Restate, word for word, all of the material shown below.
**** DATA SEGMENT ****
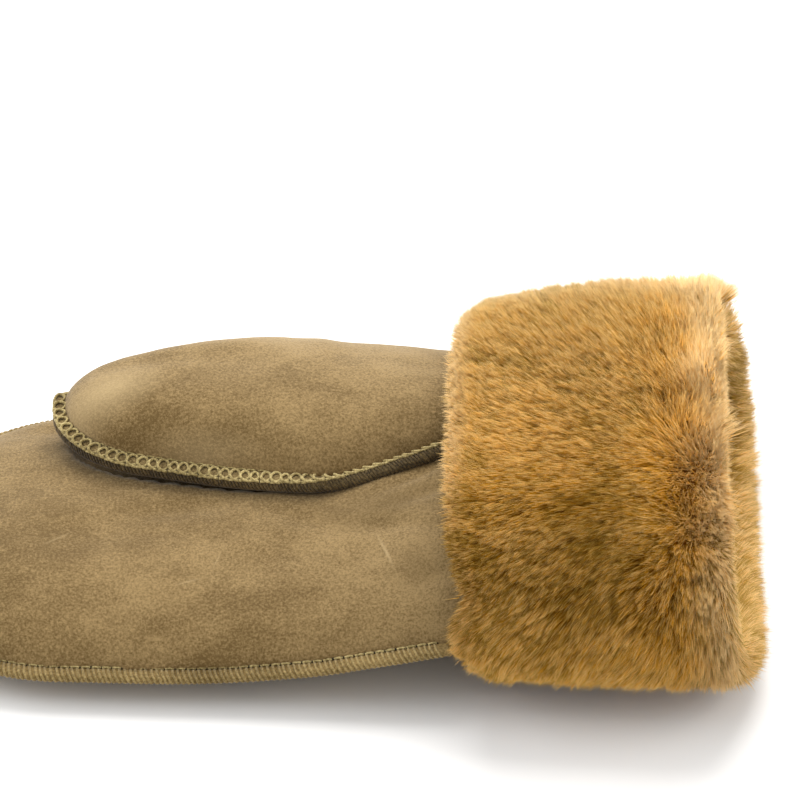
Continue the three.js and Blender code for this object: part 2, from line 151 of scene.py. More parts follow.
def hand_point(x, angle, inset=0):
    """A point of the hand's skin, or of its hollow when there is an inset."""
    width = tip_width(x)
    pinky = TIP_CENTRE_Y + (read(HAND_ROWS, 1, x) - TIP_CENTRE_Y) * width + inset * INSET_SIDEWAYS
    index = TIP_CENTRE_Y + (read(HAND_ROWS, 2, x) - TIP_CENTRE_Y) * width - inset * INSET_SIDEWAYS
    seam = read(HAND_ROWS, 3, x)
    full = width**0.75
    top = seam + (read(HAND_ROWS, 4, x) - seam) * full - inset
    bottom = seam + (read(HAND_ROWS, 5, x) - seam) * full + inset
    seam = np.where(np.asarray(inset) > 0, (top + np.maximum(bottom, inset)) / 2, seam)
    pinch = SKIN_PINCH + (HOLLOW_PINCH - SKIN_PINCH) * inset / THICKEST_WALL
    pinch = pinch + (WRIST_PINCH - pinch) * smoothstep(x, 20, 80)
    lift = power(np.sin(angle), pinch)
    y = (pinky + index) / 2 + (index - pinky) / 2 * power(np.cos(angle), 0.83)
    z = seam + lift * np.where(lift > 0, top - seam, seam - bottom)
    return place(x, y, np.maximum(z, inset))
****
— OUTPUT BELOW —
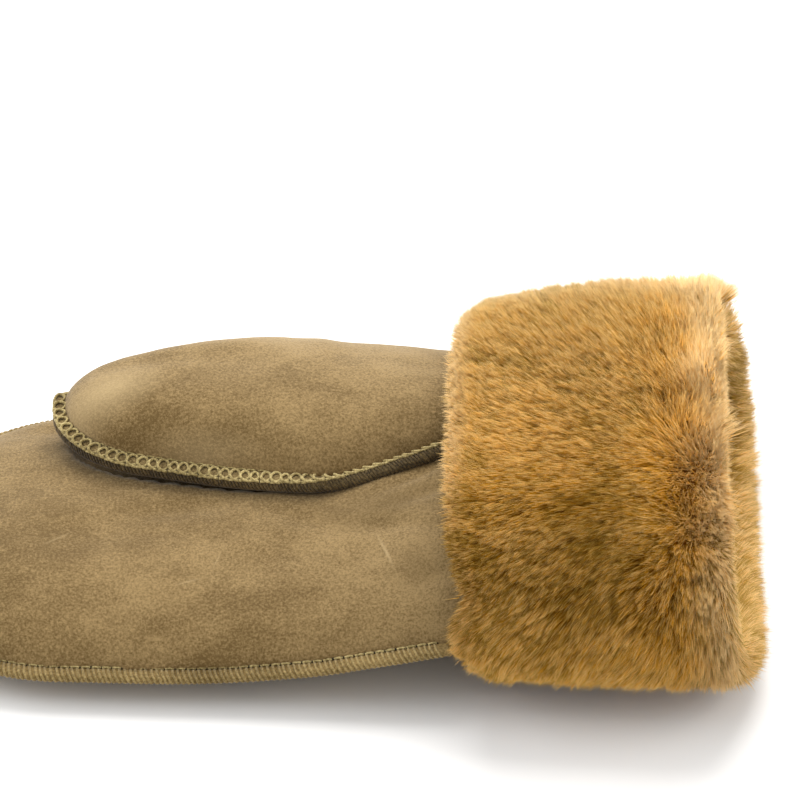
Continue the three.js and Blender code for this object: part 2, from line 151 of scene.py. More parts follow.
def hand_point(x, angle, inset=0):
    """A point of the hand's skin, or of its hollow when there is an inset."""
    width = tip_width(x)
    pinky = TIP_CENTRE_Y + (read(HAND_ROWS, 1, x) - TIP_CENTRE_Y) * width + inset * INSET_SIDEWAYS
    index = TIP_CENTRE_Y + (read(HAND_ROWS, 2, x) - TIP_CENTRE_Y) * width - inset * INSET_SIDEWAYS
    seam = read(HAND_ROWS, 3, x)
    full = width**0.75
    top = seam + (read(HAND_ROWS, 4, x) - seam) * full - inset
    bottom = seam + (read(HAND_ROWS, 5, x) - seam) * full + inset
    seam = np.where(np.asarray(inset) > 0, (top + np.maximum(bottom, inset)) / 2, seam)
    pinch = SKIN_PINCH + (HOLLOW_PINCH - SKIN_PINCH) * inset / THICKEST_WALL
    pinch = pinch + (WRIST_PINCH - pinch) * smoothstep(x, 20, 80)
    lift = power(np.sin(angle), pinch)
    y = (pinky + index) / 2 + (index - pinky) / 2 * power(np.cos(angle), 0.83)
    z = seam + lift * np.where(lift > 0, top - seam, seam - bottom)
    return place(x, y, np.maximum(z, inset))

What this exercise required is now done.